■ **SUPPLIED RECORDS**:
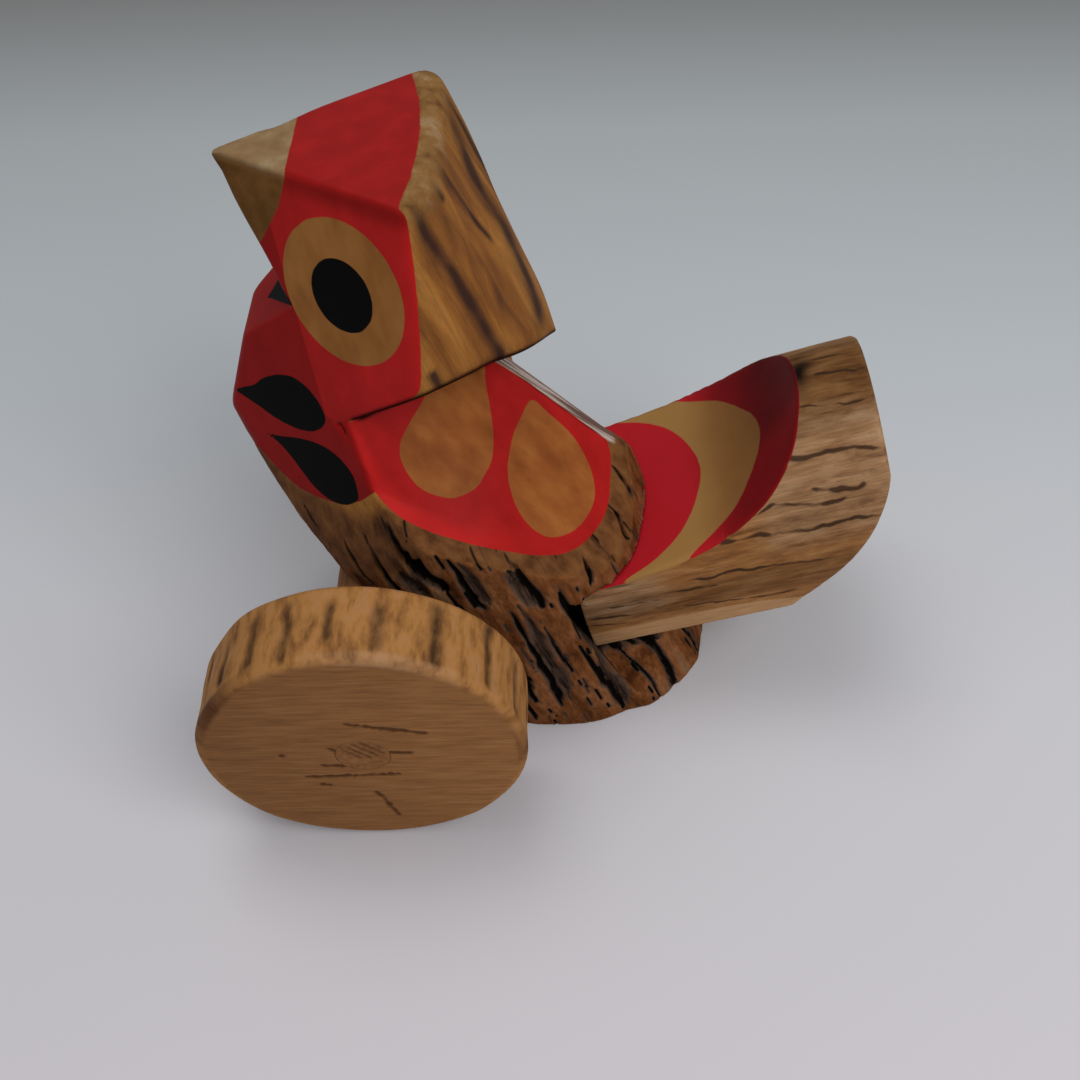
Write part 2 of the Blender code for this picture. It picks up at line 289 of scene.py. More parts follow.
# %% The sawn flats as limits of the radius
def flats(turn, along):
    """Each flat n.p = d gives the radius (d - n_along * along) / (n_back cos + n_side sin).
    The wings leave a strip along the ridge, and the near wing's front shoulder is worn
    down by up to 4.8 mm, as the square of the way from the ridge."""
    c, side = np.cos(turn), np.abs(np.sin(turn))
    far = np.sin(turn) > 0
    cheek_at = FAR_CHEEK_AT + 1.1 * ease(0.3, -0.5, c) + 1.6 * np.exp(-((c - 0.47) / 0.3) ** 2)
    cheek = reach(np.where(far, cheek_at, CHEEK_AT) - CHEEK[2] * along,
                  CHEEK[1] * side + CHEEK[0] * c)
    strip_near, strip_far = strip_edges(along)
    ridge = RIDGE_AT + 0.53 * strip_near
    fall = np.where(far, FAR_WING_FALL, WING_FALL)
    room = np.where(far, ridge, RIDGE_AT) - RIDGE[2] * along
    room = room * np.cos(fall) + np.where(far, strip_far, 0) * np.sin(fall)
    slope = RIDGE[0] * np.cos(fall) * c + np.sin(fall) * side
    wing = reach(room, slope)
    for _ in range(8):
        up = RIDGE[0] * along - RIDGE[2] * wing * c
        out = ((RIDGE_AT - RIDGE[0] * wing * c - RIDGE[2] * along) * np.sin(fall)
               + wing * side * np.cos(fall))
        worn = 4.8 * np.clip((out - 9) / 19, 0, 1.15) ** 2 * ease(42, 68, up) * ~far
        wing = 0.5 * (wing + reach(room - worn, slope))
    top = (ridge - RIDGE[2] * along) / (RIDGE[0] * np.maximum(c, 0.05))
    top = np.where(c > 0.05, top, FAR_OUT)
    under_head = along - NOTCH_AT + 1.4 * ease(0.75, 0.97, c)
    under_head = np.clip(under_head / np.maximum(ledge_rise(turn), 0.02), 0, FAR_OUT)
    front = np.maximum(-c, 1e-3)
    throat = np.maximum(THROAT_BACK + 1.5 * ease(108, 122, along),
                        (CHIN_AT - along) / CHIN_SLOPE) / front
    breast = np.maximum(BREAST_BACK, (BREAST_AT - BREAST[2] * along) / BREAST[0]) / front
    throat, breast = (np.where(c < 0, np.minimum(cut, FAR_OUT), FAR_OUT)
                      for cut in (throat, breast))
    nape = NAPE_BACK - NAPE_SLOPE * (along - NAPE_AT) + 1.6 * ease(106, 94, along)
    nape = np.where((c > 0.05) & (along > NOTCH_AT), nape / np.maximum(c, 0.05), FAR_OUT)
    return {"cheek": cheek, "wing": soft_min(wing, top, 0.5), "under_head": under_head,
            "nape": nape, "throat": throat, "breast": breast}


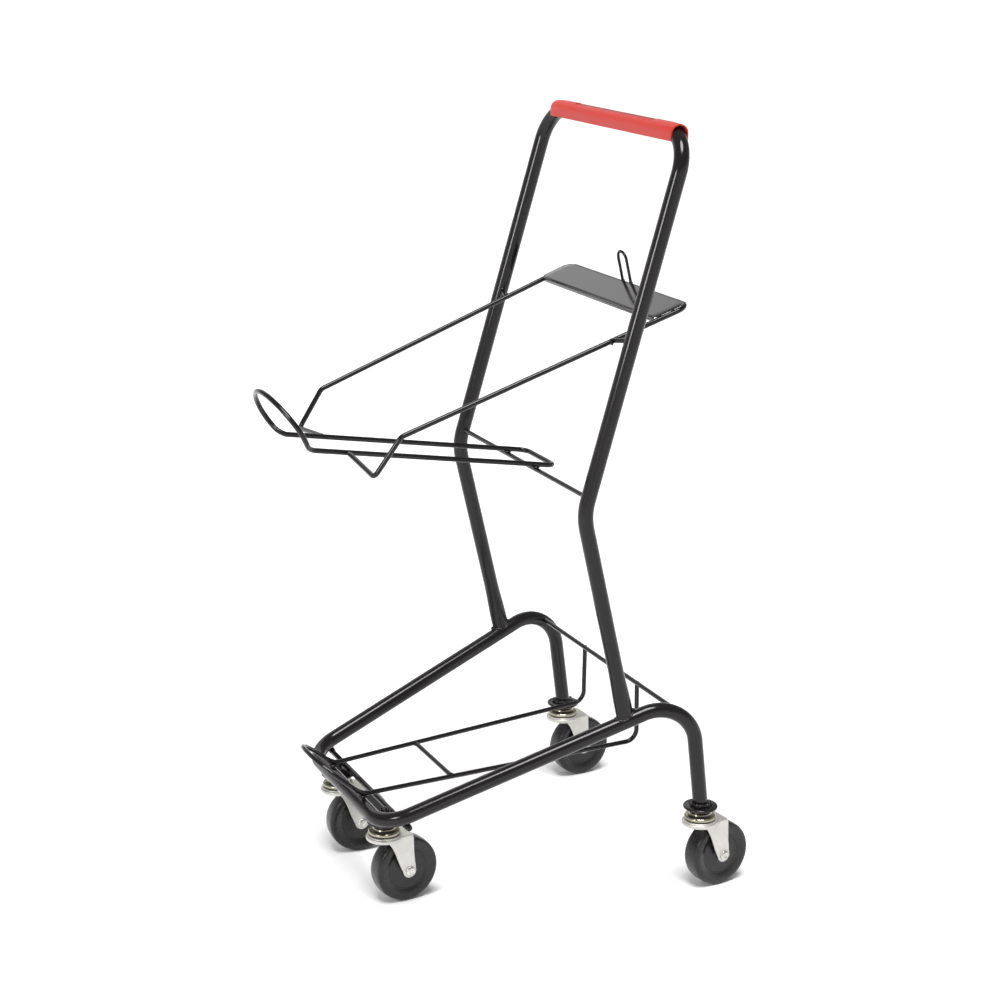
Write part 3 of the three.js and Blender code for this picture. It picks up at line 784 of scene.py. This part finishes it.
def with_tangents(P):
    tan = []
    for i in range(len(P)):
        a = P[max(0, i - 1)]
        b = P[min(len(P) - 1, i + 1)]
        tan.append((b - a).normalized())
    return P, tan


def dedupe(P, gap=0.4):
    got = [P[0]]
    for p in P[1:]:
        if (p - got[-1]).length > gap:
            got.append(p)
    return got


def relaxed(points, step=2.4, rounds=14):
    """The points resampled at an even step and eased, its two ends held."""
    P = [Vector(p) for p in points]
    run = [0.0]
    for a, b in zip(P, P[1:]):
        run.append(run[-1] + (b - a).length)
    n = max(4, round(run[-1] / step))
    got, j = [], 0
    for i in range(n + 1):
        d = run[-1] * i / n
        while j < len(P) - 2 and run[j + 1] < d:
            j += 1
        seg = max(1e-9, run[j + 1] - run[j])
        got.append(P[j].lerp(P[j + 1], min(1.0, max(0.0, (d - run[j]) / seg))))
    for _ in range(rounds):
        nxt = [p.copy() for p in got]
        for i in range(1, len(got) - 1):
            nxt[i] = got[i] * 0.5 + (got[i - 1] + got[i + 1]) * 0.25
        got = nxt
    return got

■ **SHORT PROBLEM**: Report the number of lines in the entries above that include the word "Blender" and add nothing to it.

■ **WRITTEN ANSWER**: 2